_WHAT YOU ARE ASKED TO DO_. Can you write out the whole listing exactly?

***** DATASET EXTRACT *****

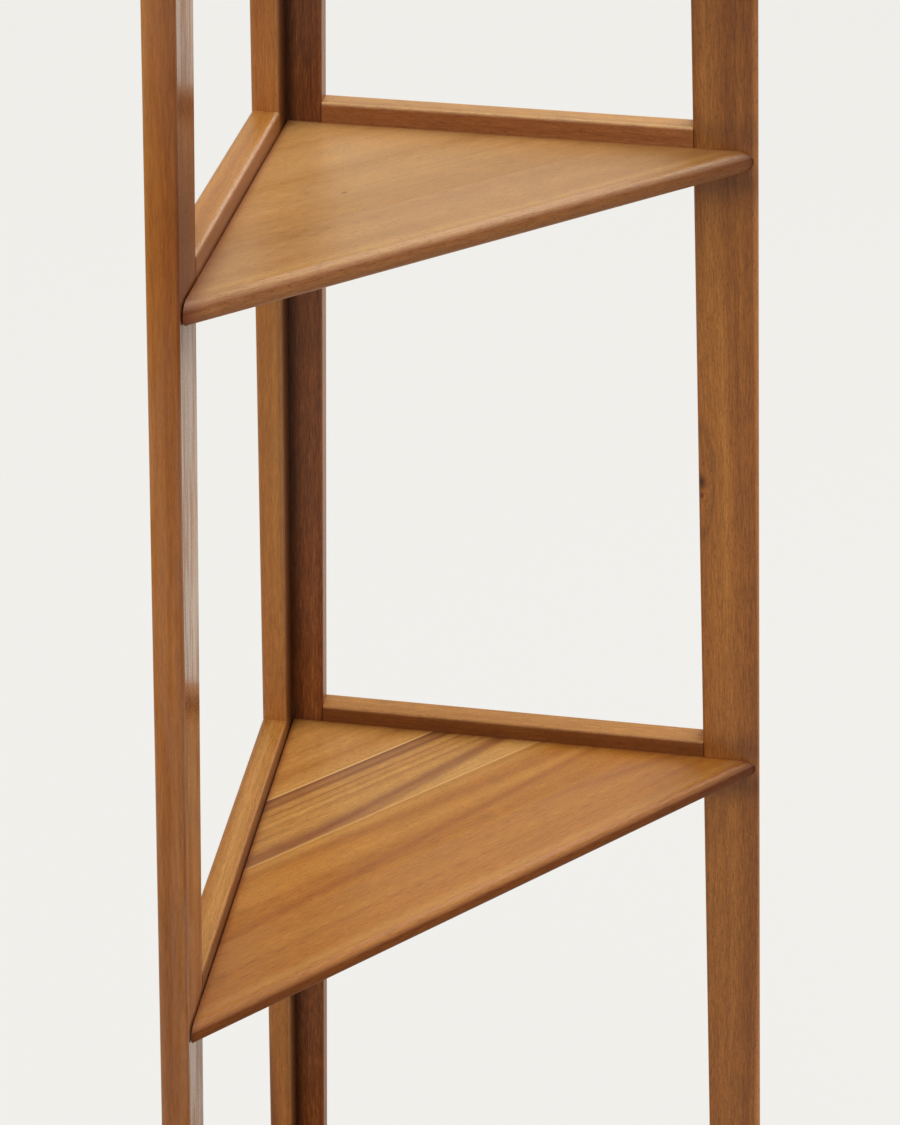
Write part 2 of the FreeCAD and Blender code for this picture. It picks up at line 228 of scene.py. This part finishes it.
def makeAcacia(name, look):
    look = {**plainBoard, **look}
    material = newMaterial(name)
    tree = material.node_tree
    spot = addNode(tree, "ShaderNodeTexCoord").outputs["Object"]
    flat = addNode(tree, "ShaderNodeSeparateXYZ", {"Vector": spot}).outputs
    turned = addNode(tree, "ShaderNodeMapping", {
        "Vector": spot, "Rotation": [math.radians(angle) for angle in look["turn"]]})
    split = addNode(tree, "ShaderNodeSeparateXYZ", {"Vector": turned.outputs[0]})
    along, across, through = split.outputs
    if look["onEdge"]:
        across, through = through, across
    bent, hearts = bendGrain(tree, look, along, across, through)

    def layer(kind, step):
        return grainNoise(tree, along, bent, through, look["seed"] + step, **acacia[kind])

    bands, fineBands, fibres = layer("bands", 1), layer("fineBands", 2), layer("fibres", 3)
    pores, figure = layer("pores", 4), layer("figure", 5)

    shares = look["shares"]
    tone = calc(tree, "MULTIPLY", spread(tree, bands, *acacia["bandRange"]), shares[0])
    tone = calc(tree, "MULTIPLY_ADD", spread(tree, fineBands, *acacia["fineBandRange"]),
                shares[1], tone)
    tone = calc(tree, "MULTIPLY_ADD", spread(tree, fibres, *acacia["fibreRange"]),
                shares[2], tone)
    ramp = addNode(tree, "ShaderNodeValToRGB", {"Fac": tone})
    stops = ramp.color_ramp.elements
    while len(stops) < len(toneStops):
        stops.new(0.5)  # moved to its place below
    for stop, place, tint in zip(stops, toneStops, woods[look["wood"]]):
        stop.position = place
        stop.color = colourOf(*tint)
    colour = ramp.outputs[0]

    for streak in look["streaks"]:
        # one growth streak, fading in and out along the board
        side = through if streak.get("deep") else bent
        if "slope" in streak:
            side = calc(tree, "MULTIPLY_ADD", along, -streak["slope"], side)
        mask = bell(tree, side, streak["across"], streak["width"])
        if "until" in streak:
            mask = calc(tree, "MULTIPLY", mask, spread(tree, along, *streak["until"], 1.0, 0.0))
        fade = spread(tree, fineBands, *acacia["streakRange"],
                      streak["strength"] * acacia["streakLeast"], streak["strength"])
        colour = mixColours(tree, calc(tree, "MULTIPLY", mask, fade), colour,
                            colourOf(*streak["tint"]))

    poreTint = colourOf(*look["pore"])
    poreMask = spread(tree, pores, *acacia["poreRange"], 0.0, look["pores"])
    colour = mixColours(tree, poreMask, colour, poreTint)
    shade = calc(tree, "MULTIPLY", *(
        spread(tree, noise, *acacia["shadeRange"], 1 - reach, 1 + reach)
        for noise, reach in ((figure, look["figure"]), (fibres, look["fibre"]))))
    grey = addNode(tree, "ShaderNodeCombineXYZ", {"X": shade, "Y": shade, "Z": shade})
    colour = mixColours(tree, 1.0, colour, grey.outputs[0], "MULTIPLY")
    for heart in hearts:
        colour = mixColours(tree, heart, colour, poreTint)

    for line in look["glueLines"]:
        # the pale edge of a board along a glued joint
        away = calc(tree, "ABSOLUTE", calc(tree, "SUBTRACT", across, line["across"]))
        near = spread(tree, away, line["width"] * acacia["glueCore"], line["width"],
                      line["strength"], 0.0)
        fade = spread(tree, fineBands, *acacia["glueRange"], acacia["glueLeast"], 1.0)
        colour = mixColours(tree, calc(tree, "MULTIPLY", near, fade), colour,
                            colourOf(*line["tint"]))

    for band in look["shades"]:
        # a soft band of another tone, mostly painted shade in angles, under edges and on faces
        # turned from the light, some painted highlight along an arris, and darker end grain
        near = bell(tree, flat[band["axis"]], band["at"], band["width"])
        near = calc(tree, "MULTIPLY", near, band["strength"])
        if "face" in band:
            axis, place, reach = band["face"]
            near = calc(tree, "MULTIPLY", near, bell(tree, flat[axis], place, reach))
        colour = mixColours(tree, near, colour, shiftOf(look["wood"], band["tint"]), "MULTIPLY")

    # painted shade where the round nose turns under, away from the light
    if look["noseTop"]:
        low, high = (look["noseTop"] - depth for depth in nose["darkening"])
        under = spread(tree, flat["Z"], low, high, nose["strength"], 0.0)
        colour = mixColours(tree, under, colour, shiftOf(look["wood"], look["noseTint"]),
                            "MULTIPLY")

    rough = spread(tree, fibres, *acacia["shadeRange"], *look["roughness"])
    height = calc(tree, "MULTIPLY", fibres, acacia["fibreHeight"])
    height = calc(tree, "SUBTRACT", height, poreMask)
    bump = addNode(tree, "ShaderNodeBump", {
        "Height": height, "Strength": look["bump"], "Distance": acacia["bumpDistance"]})
    shader = addNode(tree, "ShaderNodeBsdfPrincipled", {
        "Base Color": colour, "Roughness": rough, "Normal": bump.outputs[0],
        "IOR": look["ior"]})
    if look["noseTop"]:
        low, high = (look["noseTop"] - depth for depth in nose["thinning"])
        sheen = spread(tree, flat["Z"], low, high, *nose["sheen"])
        tree.links.new(sheen, shader.inputs["Specular IOR Level"])
    if look["coat"]:
        addCoat(tree, shader, look["coat"], flat, layer("glaze", 6))
    addNode(tree, "ShaderNodeOutputMaterial", {"Surface": shader.outputs[0]})
    return material


# Places that the looks of the boards refer to

innerFace = 0.2128     # from the middle of the unit to the inner face of each frame
innerCorner = 0.30102  # from the middle of the unit to the corner between them
unitHeight = 1.8
frontLean = 0.177      # how far the front posts lean in over that height
lowestTop = 0.15       # of the first shelf
shelfSpacing = 0.51
lipHeight = 0.014      # of the rails above the shelves


# X of a place so deep in the left frame, from its inner face
def inLeftFrame(depth):
    return -innerFace - depth


# Y of a place so deep in the right frame, from its inner face
def inRightFrame(depth):
    return innerFace + depth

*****

_EXERCISE OUTPUT_.
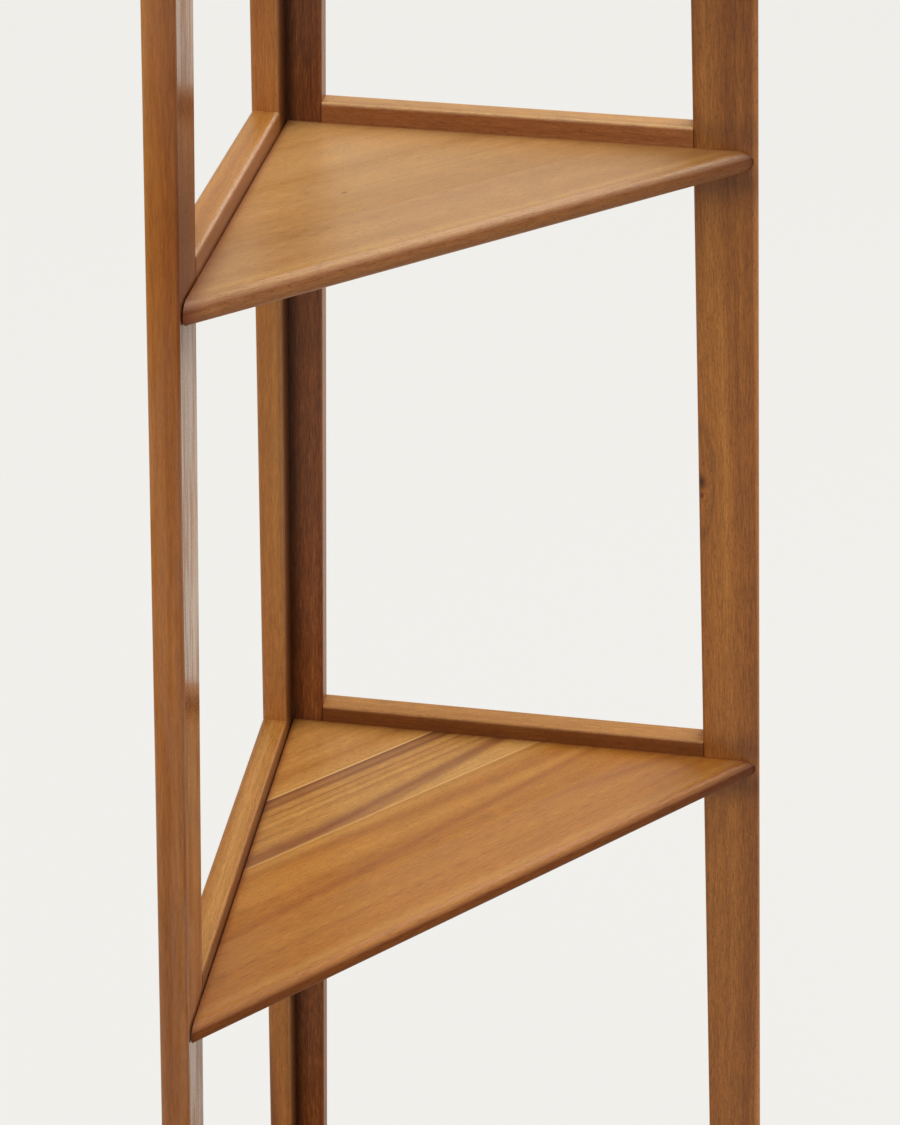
Write part 2 of the FreeCAD and Blender code for this picture. It picks up at line 228 of scene.py. This part finishes it.
def makeAcacia(name, look):
    look = {**plainBoard, **look}
    material = newMaterial(name)
    tree = material.node_tree
    spot = addNode(tree, "ShaderNodeTexCoord").outputs["Object"]
    flat = addNode(tree, "ShaderNodeSeparateXYZ", {"Vector": spot}).outputs
    turned = addNode(tree, "ShaderNodeMapping", {
        "Vector": spot, "Rotation": [math.radians(angle) for angle in look["turn"]]})
    split = addNode(tree, "ShaderNodeSeparateXYZ", {"Vector": turned.outputs[0]})
    along, across, through = split.outputs
    if look["onEdge"]:
        across, through = through, across
    bent, hearts = bendGrain(tree, look, along, across, through)

    def layer(kind, step):
        return grainNoise(tree, along, bent, through, look["seed"] + step, **acacia[kind])

    bands, fineBands, fibres = layer("bands", 1), layer("fineBands", 2), layer("fibres", 3)
    pores, figure = layer("pores", 4), layer("figure", 5)

    shares = look["shares"]
    tone = calc(tree, "MULTIPLY", spread(tree, bands, *acacia["bandRange"]), shares[0])
    tone = calc(tree, "MULTIPLY_ADD", spread(tree, fineBands, *acacia["fineBandRange"]),
                shares[1], tone)
    tone = calc(tree, "MULTIPLY_ADD", spread(tree, fibres, *acacia["fibreRange"]),
                shares[2], tone)
    ramp = addNode(tree, "ShaderNodeValToRGB", {"Fac": tone})
    stops = ramp.color_ramp.elements
    while len(stops) < len(toneStops):
        stops.new(0.5)  # moved to its place below
    for stop, place, tint in zip(stops, toneStops, woods[look["wood"]]):
        stop.position = place
        stop.color = colourOf(*tint)
    colour = ramp.outputs[0]

    for streak in look["streaks"]:
        # one growth streak, fading in and out along the board
        side = through if streak.get("deep") else bent
        if "slope" in streak:
            side = calc(tree, "MULTIPLY_ADD", along, -streak["slope"], side)
        mask = bell(tree, side, streak["across"], streak["width"])
        if "until" in streak:
            mask = calc(tree, "MULTIPLY", mask, spread(tree, along, *streak["until"], 1.0, 0.0))
        fade = spread(tree, fineBands, *acacia["streakRange"],
                      streak["strength"] * acacia["streakLeast"], streak["strength"])
        colour = mixColours(tree, calc(tree, "MULTIPLY", mask, fade), colour,
                            colourOf(*streak["tint"]))

    poreTint = colourOf(*look["pore"])
    poreMask = spread(tree, pores, *acacia["poreRange"], 0.0, look["pores"])
    colour = mixColours(tree, poreMask, colour, poreTint)
    shade = calc(tree, "MULTIPLY", *(
        spread(tree, noise, *acacia["shadeRange"], 1 - reach, 1 + reach)
        for noise, reach in ((figure, look["figure"]), (fibres, look["fibre"]))))
    grey = addNode(tree, "ShaderNodeCombineXYZ", {"X": shade, "Y": shade, "Z": shade})
    colour = mixColours(tree, 1.0, colour, grey.outputs[0], "MULTIPLY")
    for heart in hearts:
        colour = mixColours(tree, heart, colour, poreTint)

    for line in look["glueLines"]:
        # the pale edge of a board along a glued joint
        away = calc(tree, "ABSOLUTE", calc(tree, "SUBTRACT", across, line["across"]))
        near = spread(tree, away, line["width"] * acacia["glueCore"], line["width"],
                      line["strength"], 0.0)
        fade = spread(tree, fineBands, *acacia["glueRange"], acacia["glueLeast"], 1.0)
        colour = mixColours(tree, calc(tree, "MULTIPLY", near, fade), colour,
                            colourOf(*line["tint"]))

    for band in look["shades"]:
        # a soft band of another tone, mostly painted shade in angles, under edges and on faces
        # turned from the light, some painted highlight along an arris, and darker end grain
        near = bell(tree, flat[band["axis"]], band["at"], band["width"])
        near = calc(tree, "MULTIPLY", near, band["strength"])
        if "face" in band:
            axis, place, reach = band["face"]
            near = calc(tree, "MULTIPLY", near, bell(tree, flat[axis], place, reach))
        colour = mixColours(tree, near, colour, shiftOf(look["wood"], band["tint"]), "MULTIPLY")

    # painted shade where the round nose turns under, away from the light
    if look["noseTop"]:
        low, high = (look["noseTop"] - depth for depth in nose["darkening"])
        under = spread(tree, flat["Z"], low, high, nose["strength"], 0.0)
        colour = mixColours(tree, under, colour, shiftOf(look["wood"], look["noseTint"]),
                            "MULTIPLY")

    rough = spread(tree, fibres, *acacia["shadeRange"], *look["roughness"])
    height = calc(tree, "MULTIPLY", fibres, acacia["fibreHeight"])
    height = calc(tree, "SUBTRACT", height, poreMask)
    bump = addNode(tree, "ShaderNodeBump", {
        "Height": height, "Strength": look["bump"], "Distance": acacia["bumpDistance"]})
    shader = addNode(tree, "ShaderNodeBsdfPrincipled", {
        "Base Color": colour, "Roughness": rough, "Normal": bump.outputs[0],
        "IOR": look["ior"]})
    if look["noseTop"]:
        low, high = (look["noseTop"] - depth for depth in nose["thinning"])
        sheen = spread(tree, flat["Z"], low, high, *nose["sheen"])
        tree.links.new(sheen, shader.inputs["Specular IOR Level"])
    if look["coat"]:
        addCoat(tree, shader, look["coat"], flat, layer("glaze", 6))
    addNode(tree, "ShaderNodeOutputMaterial", {"Surface": shader.outputs[0]})
    return material


# Places that the looks of the boards refer to

innerFace = 0.2128     # from the middle of the unit to the inner face of each frame
innerCorner = 0.30102  # from the middle of the unit to the corner between them
unitHeight = 1.8
frontLean = 0.177      # how far the front posts lean in over that height
lowestTop = 0.15       # of the first shelf
shelfSpacing = 0.51
lipHeight = 0.014      # of the rails above the shelves


# X of a place so deep in the left frame, from its inner face
def inLeftFrame(depth):
    return -innerFace - depth


# Y of a place so deep in the right frame, from its inner face
def inRightFrame(depth):
    return innerFace + depth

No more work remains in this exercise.